Identify all lines of the data containing the string "This" and copy them.

------------------------------------

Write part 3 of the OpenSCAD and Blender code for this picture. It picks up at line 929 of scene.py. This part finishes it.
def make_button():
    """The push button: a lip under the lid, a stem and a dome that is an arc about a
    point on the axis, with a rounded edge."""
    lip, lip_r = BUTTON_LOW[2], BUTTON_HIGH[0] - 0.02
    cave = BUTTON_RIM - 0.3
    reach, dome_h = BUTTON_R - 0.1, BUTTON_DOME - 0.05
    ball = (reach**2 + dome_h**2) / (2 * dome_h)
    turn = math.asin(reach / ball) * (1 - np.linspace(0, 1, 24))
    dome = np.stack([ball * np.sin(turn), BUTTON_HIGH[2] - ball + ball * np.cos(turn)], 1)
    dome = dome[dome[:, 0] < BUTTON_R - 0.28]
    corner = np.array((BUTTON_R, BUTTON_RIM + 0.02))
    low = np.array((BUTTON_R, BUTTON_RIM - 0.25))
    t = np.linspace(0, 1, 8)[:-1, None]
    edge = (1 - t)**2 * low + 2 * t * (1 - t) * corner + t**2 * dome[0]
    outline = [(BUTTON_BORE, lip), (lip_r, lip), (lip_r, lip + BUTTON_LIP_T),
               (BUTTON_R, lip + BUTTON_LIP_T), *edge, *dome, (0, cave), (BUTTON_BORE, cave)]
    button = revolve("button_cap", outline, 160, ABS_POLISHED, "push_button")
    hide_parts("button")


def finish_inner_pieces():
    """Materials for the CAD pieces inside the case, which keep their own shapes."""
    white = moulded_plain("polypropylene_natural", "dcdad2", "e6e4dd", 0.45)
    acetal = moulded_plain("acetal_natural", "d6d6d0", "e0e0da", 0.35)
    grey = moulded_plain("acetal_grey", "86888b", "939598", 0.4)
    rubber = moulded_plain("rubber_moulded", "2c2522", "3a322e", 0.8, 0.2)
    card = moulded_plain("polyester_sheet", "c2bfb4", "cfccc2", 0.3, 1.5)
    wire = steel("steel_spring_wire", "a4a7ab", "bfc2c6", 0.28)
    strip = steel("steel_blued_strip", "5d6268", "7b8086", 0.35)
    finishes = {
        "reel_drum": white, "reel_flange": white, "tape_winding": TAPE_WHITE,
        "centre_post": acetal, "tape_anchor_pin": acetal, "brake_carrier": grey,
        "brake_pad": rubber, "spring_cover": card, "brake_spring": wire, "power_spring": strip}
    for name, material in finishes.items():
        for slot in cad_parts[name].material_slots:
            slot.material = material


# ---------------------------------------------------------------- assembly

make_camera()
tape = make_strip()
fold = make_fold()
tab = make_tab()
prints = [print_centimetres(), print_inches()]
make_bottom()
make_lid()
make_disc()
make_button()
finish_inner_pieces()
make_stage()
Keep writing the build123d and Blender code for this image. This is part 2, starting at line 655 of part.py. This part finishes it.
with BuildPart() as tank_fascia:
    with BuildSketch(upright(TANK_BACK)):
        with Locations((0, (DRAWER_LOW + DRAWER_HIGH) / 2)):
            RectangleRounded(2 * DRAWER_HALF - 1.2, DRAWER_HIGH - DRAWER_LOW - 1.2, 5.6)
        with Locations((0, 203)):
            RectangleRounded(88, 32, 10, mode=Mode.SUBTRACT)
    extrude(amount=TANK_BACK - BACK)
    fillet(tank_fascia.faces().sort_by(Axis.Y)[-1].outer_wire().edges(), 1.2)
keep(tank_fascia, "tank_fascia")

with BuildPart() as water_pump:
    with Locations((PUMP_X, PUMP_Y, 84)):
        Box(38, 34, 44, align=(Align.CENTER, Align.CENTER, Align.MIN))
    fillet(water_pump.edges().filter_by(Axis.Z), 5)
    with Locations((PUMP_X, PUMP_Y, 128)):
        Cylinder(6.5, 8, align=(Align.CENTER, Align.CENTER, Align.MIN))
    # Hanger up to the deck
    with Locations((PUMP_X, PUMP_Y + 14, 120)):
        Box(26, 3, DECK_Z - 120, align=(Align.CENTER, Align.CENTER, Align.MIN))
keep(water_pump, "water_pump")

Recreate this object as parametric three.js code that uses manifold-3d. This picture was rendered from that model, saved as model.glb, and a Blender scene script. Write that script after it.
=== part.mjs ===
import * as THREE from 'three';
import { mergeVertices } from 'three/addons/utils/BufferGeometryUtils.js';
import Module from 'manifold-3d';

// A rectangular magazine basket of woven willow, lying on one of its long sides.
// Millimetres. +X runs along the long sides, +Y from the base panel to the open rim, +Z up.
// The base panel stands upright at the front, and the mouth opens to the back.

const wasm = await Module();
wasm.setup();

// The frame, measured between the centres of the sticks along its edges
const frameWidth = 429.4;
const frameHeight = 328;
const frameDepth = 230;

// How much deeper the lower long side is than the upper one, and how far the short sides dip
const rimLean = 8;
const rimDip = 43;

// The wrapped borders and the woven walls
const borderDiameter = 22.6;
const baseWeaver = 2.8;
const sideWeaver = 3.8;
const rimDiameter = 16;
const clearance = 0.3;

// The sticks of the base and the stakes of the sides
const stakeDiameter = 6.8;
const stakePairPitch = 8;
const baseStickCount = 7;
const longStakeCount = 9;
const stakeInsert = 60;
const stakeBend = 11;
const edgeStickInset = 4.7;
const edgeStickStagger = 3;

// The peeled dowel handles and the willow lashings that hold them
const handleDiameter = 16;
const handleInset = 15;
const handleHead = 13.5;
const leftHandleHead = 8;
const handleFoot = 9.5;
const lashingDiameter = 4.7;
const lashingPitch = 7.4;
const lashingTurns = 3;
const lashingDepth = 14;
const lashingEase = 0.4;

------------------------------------

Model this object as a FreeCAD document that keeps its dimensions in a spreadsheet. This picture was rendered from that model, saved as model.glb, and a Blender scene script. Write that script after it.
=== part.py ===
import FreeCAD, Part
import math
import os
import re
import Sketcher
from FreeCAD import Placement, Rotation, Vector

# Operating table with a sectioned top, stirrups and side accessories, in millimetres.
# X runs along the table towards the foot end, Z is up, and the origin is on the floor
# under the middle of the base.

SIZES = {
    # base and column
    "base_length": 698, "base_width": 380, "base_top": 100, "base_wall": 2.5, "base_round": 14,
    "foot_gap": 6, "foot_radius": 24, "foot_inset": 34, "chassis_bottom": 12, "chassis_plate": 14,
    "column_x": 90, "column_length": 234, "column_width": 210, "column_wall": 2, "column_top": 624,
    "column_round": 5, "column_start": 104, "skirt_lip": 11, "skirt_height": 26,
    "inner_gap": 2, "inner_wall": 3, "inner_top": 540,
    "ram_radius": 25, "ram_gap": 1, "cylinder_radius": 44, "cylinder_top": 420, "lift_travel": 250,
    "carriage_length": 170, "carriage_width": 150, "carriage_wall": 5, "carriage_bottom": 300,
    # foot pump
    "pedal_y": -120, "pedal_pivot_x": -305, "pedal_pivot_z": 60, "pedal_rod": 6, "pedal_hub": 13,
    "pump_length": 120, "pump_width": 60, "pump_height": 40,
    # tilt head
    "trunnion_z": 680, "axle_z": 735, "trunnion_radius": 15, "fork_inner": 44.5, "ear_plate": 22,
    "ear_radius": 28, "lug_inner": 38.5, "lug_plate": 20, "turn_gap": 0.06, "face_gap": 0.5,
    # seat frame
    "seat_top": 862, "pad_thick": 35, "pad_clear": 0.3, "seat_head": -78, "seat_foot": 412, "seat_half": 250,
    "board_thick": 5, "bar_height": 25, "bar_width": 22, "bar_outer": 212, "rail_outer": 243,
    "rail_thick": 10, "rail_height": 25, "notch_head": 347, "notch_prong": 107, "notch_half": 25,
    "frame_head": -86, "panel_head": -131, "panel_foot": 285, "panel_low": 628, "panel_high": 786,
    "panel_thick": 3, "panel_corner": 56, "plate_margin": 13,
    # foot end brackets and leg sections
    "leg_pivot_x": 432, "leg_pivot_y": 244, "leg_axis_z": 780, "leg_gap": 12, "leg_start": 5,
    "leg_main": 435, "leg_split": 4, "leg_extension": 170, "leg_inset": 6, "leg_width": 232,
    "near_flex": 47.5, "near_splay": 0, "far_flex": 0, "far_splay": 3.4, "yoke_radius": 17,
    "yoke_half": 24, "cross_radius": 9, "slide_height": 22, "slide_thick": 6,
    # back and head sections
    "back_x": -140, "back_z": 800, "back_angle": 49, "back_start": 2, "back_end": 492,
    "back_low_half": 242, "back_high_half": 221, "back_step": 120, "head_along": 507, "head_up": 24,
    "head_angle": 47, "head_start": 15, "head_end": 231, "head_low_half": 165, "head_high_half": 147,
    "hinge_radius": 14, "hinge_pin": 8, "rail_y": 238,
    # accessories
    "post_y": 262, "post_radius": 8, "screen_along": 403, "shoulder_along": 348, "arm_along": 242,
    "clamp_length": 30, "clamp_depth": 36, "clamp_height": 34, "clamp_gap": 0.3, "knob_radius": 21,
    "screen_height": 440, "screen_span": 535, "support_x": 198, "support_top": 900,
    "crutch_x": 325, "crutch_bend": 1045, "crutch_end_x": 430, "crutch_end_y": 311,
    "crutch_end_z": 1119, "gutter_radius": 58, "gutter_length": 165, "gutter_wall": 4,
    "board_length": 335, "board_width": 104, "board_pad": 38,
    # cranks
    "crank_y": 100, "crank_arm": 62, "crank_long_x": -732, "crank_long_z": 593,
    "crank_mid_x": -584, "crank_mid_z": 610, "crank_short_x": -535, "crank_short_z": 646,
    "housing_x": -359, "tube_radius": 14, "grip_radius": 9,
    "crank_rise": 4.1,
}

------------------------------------

THE SOLUTION:
Write part 3 of the OpenSCAD and Blender code for this picture. It picks up at line 929 of scene.py. This part finishes it.
Keep writing the build123d and Blender code for this image. This is part 2, starting at line 655 of part.py. This part finishes it.
Recreate this object as parametric three.js code that uses manifold-3d. This picture was rendered from that model, saved as model.glb, and a Blender scene script. Write that script after it.
Model this object as a FreeCAD document that keeps its dimensions in a spreadsheet. This picture was rendered from that model, saved as model.glb, and a Blender scene script. Write that script after it.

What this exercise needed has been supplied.